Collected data
'''

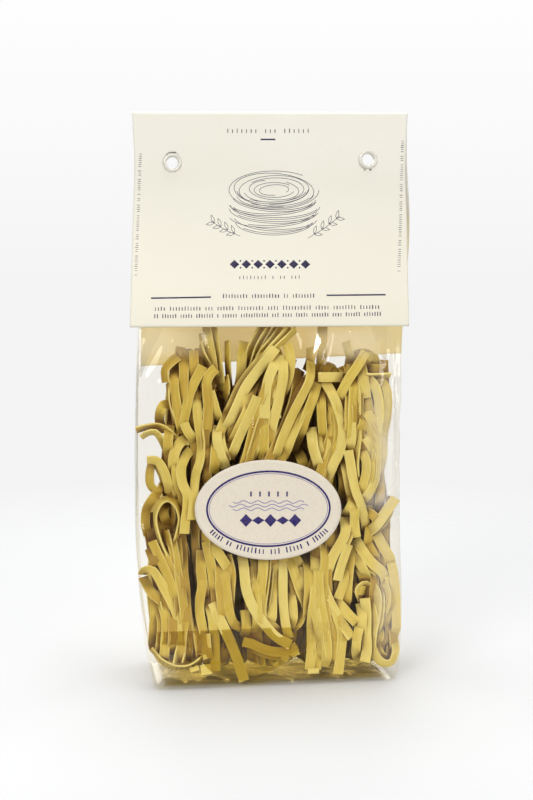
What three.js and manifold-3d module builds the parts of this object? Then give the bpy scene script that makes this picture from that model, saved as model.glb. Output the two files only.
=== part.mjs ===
// A clear gusseted bag of dry pasta nests, closed by a folded header card with two eyelets.
// The bag stands on its flat block bottom. Its neck is pinched flat inside the card's fold,
// an oval paper label sticks to its front, and the ribbons of pasta press out through the film.
//
// Millimetres. +Z is up, -Y is the front, and the origin is the middle of the base.
// Everything is drawn on a straight pack, and settle() then gives it the turn and the sway
// of one that was filled, clipped and stood up by hand.

import * as THREE from "three";
import { mergeVertices } from "three/addons/utils/BufferGeometryUtils.js";
import Module from "manifold-3d";

const wasm = await Module();
wasm.setup();

// ---------------------------------------------------------------- driving dimensions

const PACK_HEIGHT = 283; // from the base to the top of the card's fold
const GAP = 0.3; // between neighbouring pieces

const BAG_WIDTH = 130;
const BAG_DEPTH = 52; // between the creased front and back edges
const BASE_TAPER = 4; // how far each side draws in towards the base
const TAPER_HEIGHT = 60;
const BASE_ROUNDING = 3; // radius where the walls turn under
const FRONT_SHOULDER_Z = 147; // the front starts to close here
const BACK_SHOULDER_Z = 160; // and the back here
const NECK_Z = 248; // both lie flat on each other from here up
const NECK_THICK = 1;
const BODY_CREASE = 1.5; // depth of the gusset's crease where the bag is full
const CREASE_FADE = 6; // half depth of the bag under which the crease closes up

const PILLOW = 1.5; // how far a wide face crowns
const NEST_BULGE = 1.5; // how far each column of nests pushes the film out
const NEST_COLUMNS = 4;
const SWELL_FOOT = 25; // the faces reach their full swell over this height
const SWELL_TOP = 215; // and lose it by here

const TURN = 0.12; // radians that the base is turned against the card, left corner forwards
const SWAY = -3; // how far the belly hangs to the left
const SWAY_FOOT = 90; // it comes in over this height
const SWAY_TOP = [110, 240]; // and goes out between these

const CARD_WIDTH = 136;
const CARD_WAIST = 1; // how far each side draws in beside the eyelets
const CARD_WAIST_REACH = 20;
const CARD_THICK = 0.5;
const CARD_FRONT_Z = 178.5; // lower edge of the front panel
const CARD_BACK_Z = 158; // lower edge of the back panel, in its middle
const CARD_BACK_SKEW = 0.043; // slope of the back panel against the front one

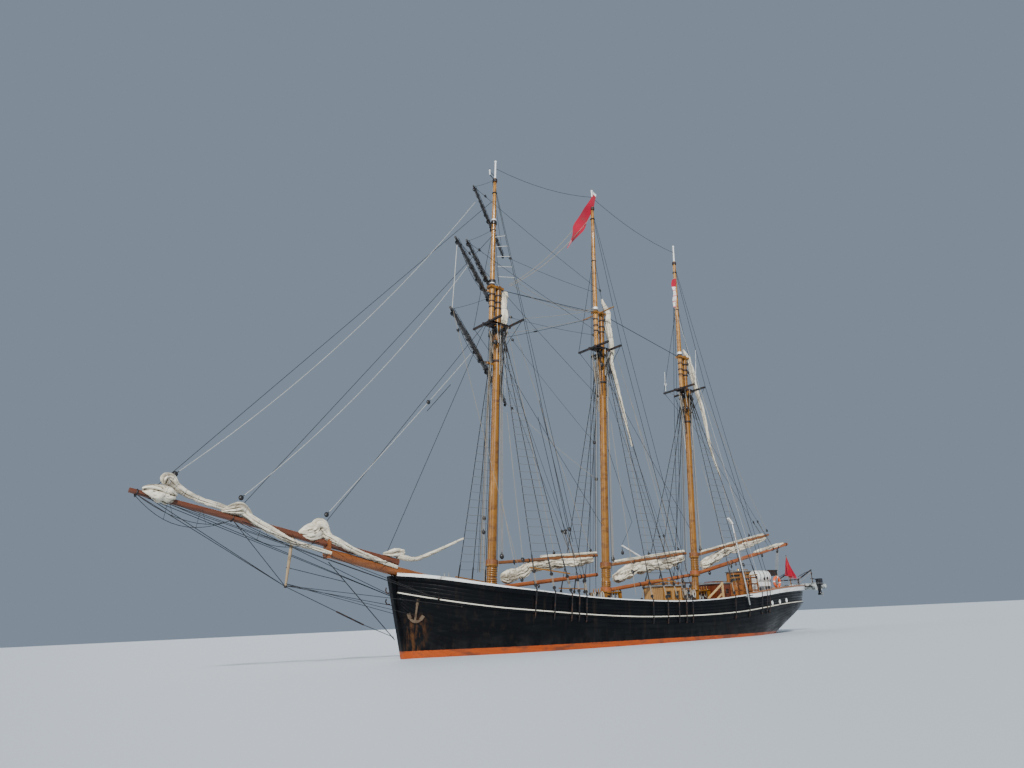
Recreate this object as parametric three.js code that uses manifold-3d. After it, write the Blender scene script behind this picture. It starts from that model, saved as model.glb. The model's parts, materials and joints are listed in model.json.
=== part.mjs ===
// Three-masted topsail schooner, modelled at half size, as a scene graph of named solids.
// Units are millimetres of the model: 500 mm here is one metre of the real ship.
// +X points to the bow, +Y to port and +Z up. The origin is on the centre line,
// amidships, at the height of the water that she floats in.

import * as THREE from 'three';
import { mergeVertices } from 'three/addons/utils/BufferGeometryUtils.js';
import Module from 'manifold-3d';

const wasm = await Module();
wasm.setup();

// Driving dimensions

const SEAT_GAP = 0.3;
const PLANK_GAP = 0.8;
const RUNNING_GAP = 5.5;
const RAKE = THREE.MathUtils.degToRad(4.5);
const MAST_SIDES = 16;
const SPAR_SIDES = 12;
const BUNDLE_SIDES = 10;

// One row is one cross section of the hull, from the stem aft.
// bottom is the rabbet of the keel or the counter, rub the deck edge, rail the top of the
// bulwark. full and round shape the curve from the bottom out to the deck edge.
const SECTION_COLUMNS = ['x', 'bottom', 'rub', 'rubHalf', 'rail', 'railHalf', 'full', 'round'];
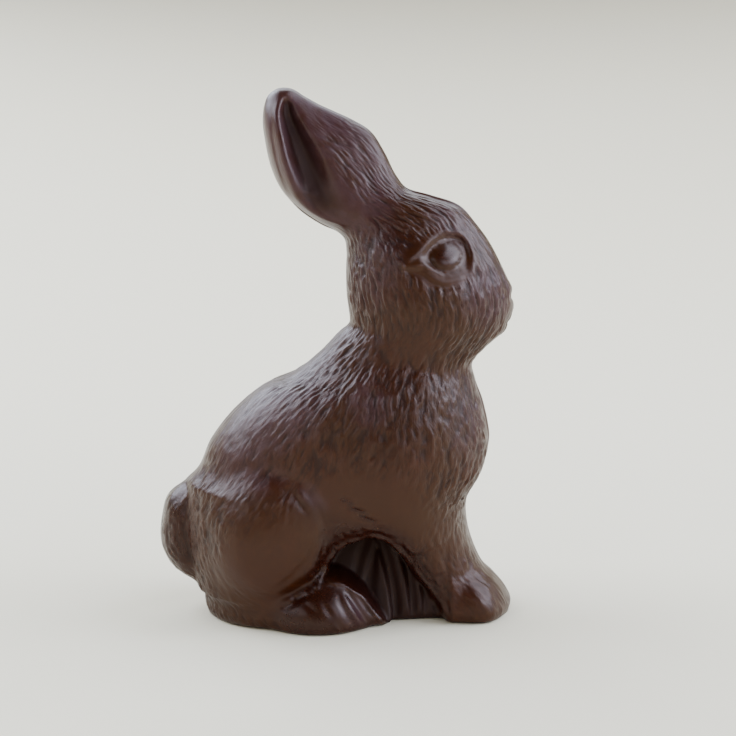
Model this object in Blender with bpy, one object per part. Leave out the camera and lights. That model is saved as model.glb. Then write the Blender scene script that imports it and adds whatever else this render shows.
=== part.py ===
"""Moulded chocolate rabbit, sitting on its haunches with its ears laid back.

The figure is cast in a two-part mould, so it is symmetric about the plane y = 0 and each half is a
relief over the side outline: y = -H(x, z) on the right half and y = +H(x, z) on the left half.
It faces +X, stands on z = 0, and all dimensions below are in millimetres.
"""
import math

import bmesh
import bpy
import numpy as np

MM = 0.001

# Cross-sections from the ear tip down to the base. Each is a chord from the back outline to the
# front outline: back x, back z, front x, front z, half width behind, half width in front,
# rounding radius at the back edge, rounding radius at the front edge.
STATIONS = (
    (-15.3, 144.2, -15.2, 144.2, 0.3, 0.3, 1.0, 1.0),
    (-17.5, 142.8, -12.4, 144.0, 2.9, 2.9, 2.6, 2.6),
    (-19.0, 140.0, -8.6, 141.9, 5.5, 4.0, 4.6, 6.0),
    (-19.6, 135.5, -4.8, 139.8, 8.0, 4.8, 5.8, 8.5),
    (-19.0, 130.0, -0.6, 137.9, 9.6, 5.6, 6.8, 10.5),
    (-17.5, 123.2, 4.4, 135.6, 10.8, 6.4, 7.2, 12.5),
    (-14.9, 117.4, 9.0, 132.7, 11.2, 7.2, 7.2, 14.5),
    (-9.8, 112.0, 13.0, 126.7, 11.2, 8.4, 7.4, 15.5),
    (-4.4, 108.3, 16.0, 120.8, 11.2, 10.2, 8.0, 16.0),
    (-0.1, 106.1, 19.4, 116.9, 11.2, 12.6, 10.0, 15.0),
    (2.2, 103.8, 25.4, 115.0, 13.0, 14.8, 12.0, 18.0),
    (2.8, 100.4, 32.6, 112.5, 15.4, 16.4, 14.0, 21.0),
    (2.7, 96.4, 39.6, 105.3, 17.4, 17.6, 15.0, 23.0),
    (2.7, 92.0, 44.6, 96.6, 18.6, 18.4, 16.0, 23.0),
    (2.9, 88.0, 47.4, 89.6, 19.0, 18.6, 17.0, 22.0),
    (3.4, 84.3, 47.7, 84.0, 18.8, 18.2, 18.0, 21.0),
    (3.6, 81.0, 45.9, 79.4, 18.2, 17.2, 18.0, 20.0),
    (0.1, 77.5, 40.6, 74.4, 17.4, 15.8, 18.0, 18.0),
    (-5.0, 72.2, 37.0, 70.0, 17.6, 15.6, 18.0, 17.0),
    (-11.6, 67.0, 37.8, 65.2, 18.9, 17.0, 20.0, 19.0),
    (-19.4, 63.7, 39.6, 59.0, 20.6, 19.2, 22.0, 23.0),
    (-28.0, 57.0, 41.1, 52.6, 22.2, 21.2, 25.0, 26.0),
    (-34.6, 48.6, 41.6, 47.2, 23.2, 22.2, 28.0, 28.0),
    (-38.4, 40.4, 39.9, 40.2, 23.6, 22.2, 29.0, 28.0),
    (-41.8, 36.8, 37.8, 36.2, 23.6, 21.8, 29.0, 26.0),
    (-46.6, 33.0, 35.9, 32.4, 23.5, 20.8, 29.0, 24.0),
    (-48.8, 26.2, 35.8, 26.0, 23.3, 19.2, 28.0, 22.0),
    (-48.9, 18.2, 37.9, 18.2, 23.0, 17.6, 26.0, 21.0),
    (-45.6, 12.2, 41.0, 12.2, 22.6, 16.6, 24.0, 20.0),
    (-40.6, 8.6, 44.5, 8.8, 22.4, 16.2, 22.0, 20.0),
    (-37.3, 5.6, 47.2, 5.4, 22.2, 16.0, 21.0, 20.0),
    (-37.0, 2.4, 48.4, 2.4, 21.8, 16.0, 20.0, 20.0),
    (-36.2, 0.0, 48.0, 0.0, 20.8, 15.2, 19.0, 19.0),
)
RING_POINTS = 39          # points across one half of each cross-section
RING_ZONES = ((0.0, 4), (8.0, 15), (52.0, 17), (94.0, 12), (128.0, 26), (166.0, 0))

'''

• **The task**
Return only the lines from the beginning of the material up to and including the line with "const GAP = 0.3;", exactly as written.

• **Written solution**
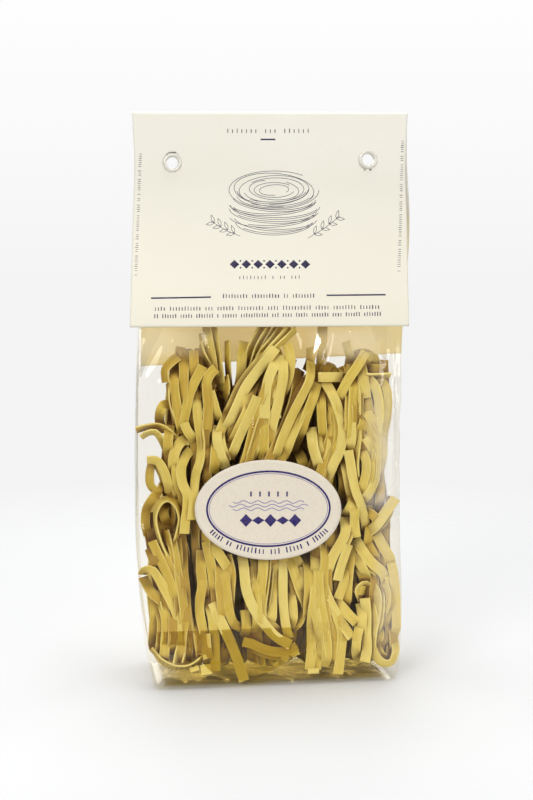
What three.js and manifold-3d module builds the parts of this object? Then give the bpy scene script that makes this picture from that model, saved as model.glb. Output the two files only.
=== part.mjs ===
// A clear gusseted bag of dry pasta nests, closed by a folded header card with two eyelets.
// The bag stands on its flat block bottom. Its neck is pinched flat inside the card's fold,
// an oval paper label sticks to its front, and the ribbons of pasta press out through the film.
//
// Millimetres. +Z is up, -Y is the front, and the origin is the middle of the base.
// Everything is drawn on a straight pack, and settle() then gives it the turn and the sway
// of one that was filled, clipped and stood up by hand.

import * as THREE from "three";
import { mergeVertices } from "three/addons/utils/BufferGeometryUtils.js";
import Module from "manifold-3d";

const wasm = await Module();
wasm.setup();

// ---------------------------------------------------------------- driving dimensions

const PACK_HEIGHT = 283; // from the base to the top of the card's fold
const GAP = 0.3; // between neighbouring pieces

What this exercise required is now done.